Bruxelles – “Ci sono Paesi che ancora si rifiutano di fare la propria parte, creando non pochi problemi nelle fasi successive a quelle di identificazione.” Lo ha sostenuto l’eurodeputata del Pd Cecile Kyenge presentando il rapporto “Verso una migrazione sostenibile”, realizzato dall’Italian centre for international development (Icid) e dall’Agenzia italiana per la cooperazione allo sviluppo (Aics). Kyenge ha individuato due problemi nell’attuale implementazione delle politiche migratorie a livello europeo: il sistema di asilo e le misure di rimpatrio di coloro che non sono accolti in Italia.
“Col sistema degli hotspot si sono fatti passi avanti, ma non dimentichiamoci che tale sistema fa parte di una serie di impegni che gli Stati Membri hanno preso e che in parte ancora non sono stati assolti”, ha detto Kyenge, spiegando: “Quando i migranti devono entrare nel sistema di accoglienza vero e proprio, molti Paesi dell’Ue non intervengono come dovrebbero”. Una critica alle regole di Dublino che per ora impongono all’Italia l’onere dell’accoglienza dei richiedenti asilo che sbarcano sulle sue coste, visto il ritardo delle politiche di ricollocamento europee. “Esiste un sistema di asilo europeo su cui è in corso una riforma. L’Italia fa e continuerà a fare la sua parte ma si tratta di una questione europea e va affrontata come tale”, ha detto l’eurodeputata italiana di origini congolesi, aggiungendo: “Serve un meccanismo che incentivi i rimpatri volontari, un progetto di rientro che non violi il principio di non-respingimento e la Convenzione di Ginevra”.

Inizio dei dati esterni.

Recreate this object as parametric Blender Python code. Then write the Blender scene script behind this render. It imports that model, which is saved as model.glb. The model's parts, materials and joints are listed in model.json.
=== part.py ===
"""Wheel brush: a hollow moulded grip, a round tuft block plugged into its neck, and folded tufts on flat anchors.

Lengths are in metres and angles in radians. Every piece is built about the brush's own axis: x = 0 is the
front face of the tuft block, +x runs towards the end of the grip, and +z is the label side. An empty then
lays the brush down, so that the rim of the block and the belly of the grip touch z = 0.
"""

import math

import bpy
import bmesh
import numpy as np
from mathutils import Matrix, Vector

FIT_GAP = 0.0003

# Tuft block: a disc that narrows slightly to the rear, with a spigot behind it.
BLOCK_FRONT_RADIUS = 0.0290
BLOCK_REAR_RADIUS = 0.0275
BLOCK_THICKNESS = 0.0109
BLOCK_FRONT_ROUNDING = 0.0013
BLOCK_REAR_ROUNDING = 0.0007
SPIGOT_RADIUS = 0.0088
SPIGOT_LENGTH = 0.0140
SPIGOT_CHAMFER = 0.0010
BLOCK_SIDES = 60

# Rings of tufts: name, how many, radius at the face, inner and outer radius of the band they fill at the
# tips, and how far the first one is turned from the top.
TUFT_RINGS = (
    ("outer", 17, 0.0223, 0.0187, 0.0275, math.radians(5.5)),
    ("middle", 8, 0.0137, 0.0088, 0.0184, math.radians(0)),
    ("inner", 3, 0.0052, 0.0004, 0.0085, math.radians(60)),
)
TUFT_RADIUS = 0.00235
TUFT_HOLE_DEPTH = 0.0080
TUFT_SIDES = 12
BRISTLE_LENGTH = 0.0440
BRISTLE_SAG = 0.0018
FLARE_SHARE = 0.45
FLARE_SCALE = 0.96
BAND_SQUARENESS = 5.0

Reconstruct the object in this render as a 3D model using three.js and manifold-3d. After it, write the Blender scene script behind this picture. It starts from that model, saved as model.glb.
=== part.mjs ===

L’altra grande questione irrisolta è proprio quella dei rimpatri. “Dove riportiamo chi non ha diritto di asilo? L’Italia oggi è sola in questo”, ha ribadito Kyenge. In particolare, secondo l’eurodeputata democratica, sono gli accordi di riammissione il nocciolo del problema. “Il nostro Paese non può da solo siglare decine di accordi di riammissione con Paesi terzi senza il supporto degli altri Stati Membri e di tutta l’Unione europea”, ha affermato, “soprattutto perché dobbiamo tenere conto del fatto che i Paesi di rimpatrio devono offrire le massime garanzie di rispetto dei diritti umani”. “La Libia, oggi, ad esempio, non può essere fra questi”, ha sottolineato Kyenge”.
L’ex ministra ha voluto dire la sua anche sulle recenti polemiche sul ruolo nei salvataggi in mare delle Ong. Alcune organizzazioni umanitarie secondo Frontex aiuterebbero gli scafisti, anche se le stesse Ong hanno respinto al mittente le accuse dell’agenzia europea per il controllo delle frontiere. “Ribadisco che l’intervento delle Ong in mare oggi contribuisce a salvare migliaia di vite umane. Queste operano là dove c’è oggi un’obiettiva lacuna politica. È necessario stabilire un quadro di regole chiaro all’interno delle quali queste organizzazioni possono portare il proprio contributo in modo trasparente.”